Always clamp them down on good clean metal surfaces only (a battery post insulated with plastic-dip, rubber tape or other insulator is NOT acceptable), ensure that the object you are trying to start is actually grounded by touching it with the donor vehicle’s negative battery post clamp (or its frame), and keep the cables free of any damage including cuts, nicks, tears, etc.
Are Jumper Cables Supposed to Spark?
As a general rule of thumb, jumper cables are not supposed to be sparking. However, Some sparking is to be expected when you complete the circuit.
However, because batteries (occasionally) emit flammable hydrogen gas, your vehicle’s owner’s handbook will most likely suggest a jump-starting approach that does not utilize direct connections to the battery. It will name connection points that would perform equally well but are distant from the battery in order to prevent an accident.
It’s a typical occurrence with electricity. When you bring the jump lead to the engine block or some other location on the car’s frame, the distance between them shrinks until it’s zero. This causes a spark to jump the gap.
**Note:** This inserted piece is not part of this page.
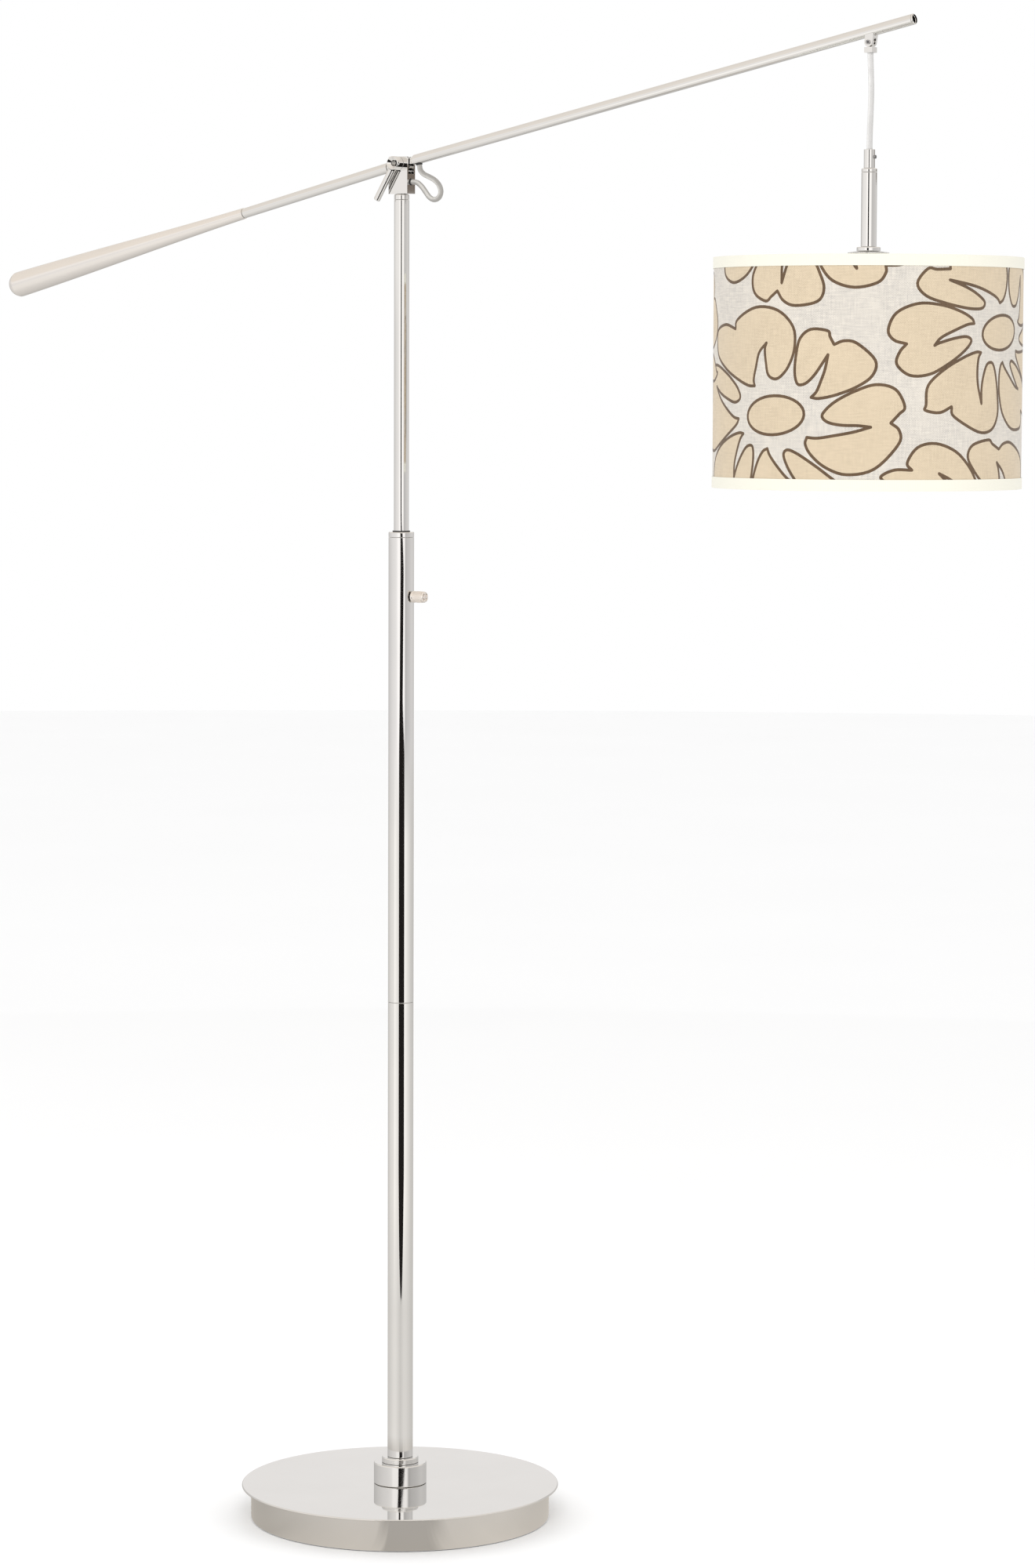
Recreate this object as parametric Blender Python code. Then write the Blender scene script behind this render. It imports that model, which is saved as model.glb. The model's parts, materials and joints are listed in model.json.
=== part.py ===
"""Adjustable arm floor lamp: a weighted round base, a telescoping pole, a counterbalanced boom and a drum shade.

Units are metres and +Z is up. The origin is the centre of the base's underside, on the floor. The pole
stands on the Z axis. The boom lies in the XZ plane: it rises towards +X, where the shade hangs, and falls
towards -X, where its weighted handle is. The clamp lever is on the -Y side.
"""

import math

import bmesh
import bpy
from mathutils import Vector

MM = 0.001

# ---------------------------------------------------------------- clearances
GAP = 0.3 * MM  # between pieces that touch
RUNNING = 0.3 * MM  # radial room around a shaft that turns or slides
SLACK = 0.1 * MM  # radial room between a fixed spigot and its bore, on top of GAP

# ---------------------------------------------------------------- facets
BASE_SIDES = 48
SHADE_SIDES = 48
POLE_SIDES = 24
ROD_SIDES = 16
SMALL_SIDES = 12
WIRE_SIDES = 6

# ---------------------------------------------------------------- broken edges
EDGE = 0.8 * MM
FINE_EDGE = 0.6 * MM

# ---------------------------------------------------------------- base
PLATE_RADIUS = 190.5 * MM
PLATE_THICKNESS = 2.5 * MM
SKIRT_RADIUS = 179.5 * MM
SKIRT_WALL = 1.5 * MM
SKIRT_LIFT = 0.8 * MM
BASE_HEIGHT = 41.0 * MM
PAD_THICKNESS = 2.0 * MM
WEIGHT_RADIUS = 165.0 * MM
WEIGHT_THICKNESS = 13.0 * MM
WEIGHT_EDGE = 2.0 * MM
GLAND_RADIUS = 5.5 * MM
GLAND_BORE = 3.0 * MM
GLAND_FLANGE = 8.0 * MM
GLAND_FLANGE_HEIGHT = 3.0 * MM
GLAND_TAIL = 4.0 * MM
GLAND_HEIGHT = 18.0 * MM

# ---------------------------------------------------------------- pole foot
DRUM_RADIUS = 31.75 * MM
DRUM_HEIGHT = 25.0 * MM
COLLAR_RADIUS = 22.0 * MM
COLLAR_HEIGHT = 6.4 * MM
NIPPLE_RADIUS = 6.5 * MM
NIPPLE_BORE = 4.5 * MM
NIPPLE_TAIL = 2.0 * MM
NIPPLE_SHORT = 6.0 * MM
NUT_RADIUS = 12.0 * MM
NUT_HEIGHT = 8.0 * MM
LOCK_WASHER_RADIUS = 18.0 * MM
LOCK_WASHER_THICKNESS = 2.0 * MM
PLUG_LENGTH = 35.0 * MM

# ---------------------------------------------------------------- lower pole
POLE_RADIUS = 15.25 * MM
POLE_WALL = 1.5 * MM
POLE_SEAM_Z = 625.0 * MM
POLE_TOP_Z = 1186.5 * MM
CAP_RING_HEIGHT = 6.0 * MM
COUPLER_HALF_LENGTH = 30.0 * MM
COUPLER_WALL = 2.0 * MM
GUIDE_LENGTH = 28.0 * MM

# ---------------------------------------------------------------- height lock
KNOB_DROP = 76.5 * MM
KNOB_EDGE = 1.0 * MM
KNOB_RADIUS = 6.9 * MM
KNOB_LENGTH = 17.5 * MM
KNOB_FLUTES = 6
KNOB_FLUTE_DEPTH = 0.7 * MM
KNOB_WASHER_RADIUS = 5.2 * MM
KNOB_WASHER_THICKNESS = 1.4 * MM
SCREW_RADIUS = 2.5 * MM
SCREW_GRIP = 11.0 * MM
BOSS_RADIUS = 4.5 * MM

# ---------------------------------------------------------------- mast
MAST_RADIUS = 9.0 * MM
MAST_WALL = 1.5 * MM
MAST_OVERLAP = 221.5 * MM
GLIDE_LENGTH = 20.0 * MM
MAST_FLANGE_RADIUS = 12.0 * MM
MAST_FLANGE_THICKNESS = 4.0 * MM
FERRULE_HEIGHT = 6.5 * MM
FERRULE_CHAMFER = 1.2 * MM
SPIGOT_LENGTH = 22.0 * MM

# ---------------------------------------------------------------- head and clamp lever
PIVOT_Z = 1620.0 * MM
HEAD_WIDTH = 27.0 * MM
HEAD_DEPTH = 16.0 * MM
HEAD_RISE = 8.0 * MM
HEAD_DROP = 35.5 * MM
SLOT_FLOOR = 9.0 * MM
SLOT_EDGE_DROP = 3.4 * MM
WASHER_RADIUS = 7.4 * MM
WASHER_THICKNESS = 0.8 * MM
BOLT_RADIUS = 3.0 * MM
BOLT_HEAD_RADIUS = 6.0 * MM
BOLT_HEAD_HEIGHT = 3.5 * MM
HUB_RADIUS = 8.0 * MM
HUB_LENGTH = 11.8 * MM
HUB_FACE = 3.0 * MM
LEVER_RADIUS = 3.9 * MM
LEVER_REACH = 50.0 * MM
LEVER_ANGLE = math.radians(31.5)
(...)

This is why it’s recommended not to join negative to negative, but rather negative on the live battery to some point on the engine block away from the batteries. Completing the circuit can cause sparking, and some batteries can give off hydrogen gas when discharged. The spark could set fire to the gas and cause an accident.
There you have it. Four things you should absolutely be aware of before you use your jumper cables.
I know some of this may sound a little bit intimidating, but with a little practice, you’ll be fine. After all, how many jumper-cable accidents do you hear about?
Just make sure that you don’t leave your connection on too long. If your jumper cables feel hot, take them off (carefully) and try again after they cool down.
Mind the information under Why Jumper cables melt. This will prevent 98% of the problems you MAY experience when jump-starting your car.
And a little bit of sparking is fine, just don’t do it near the battery. After all this, you should be ready for the road.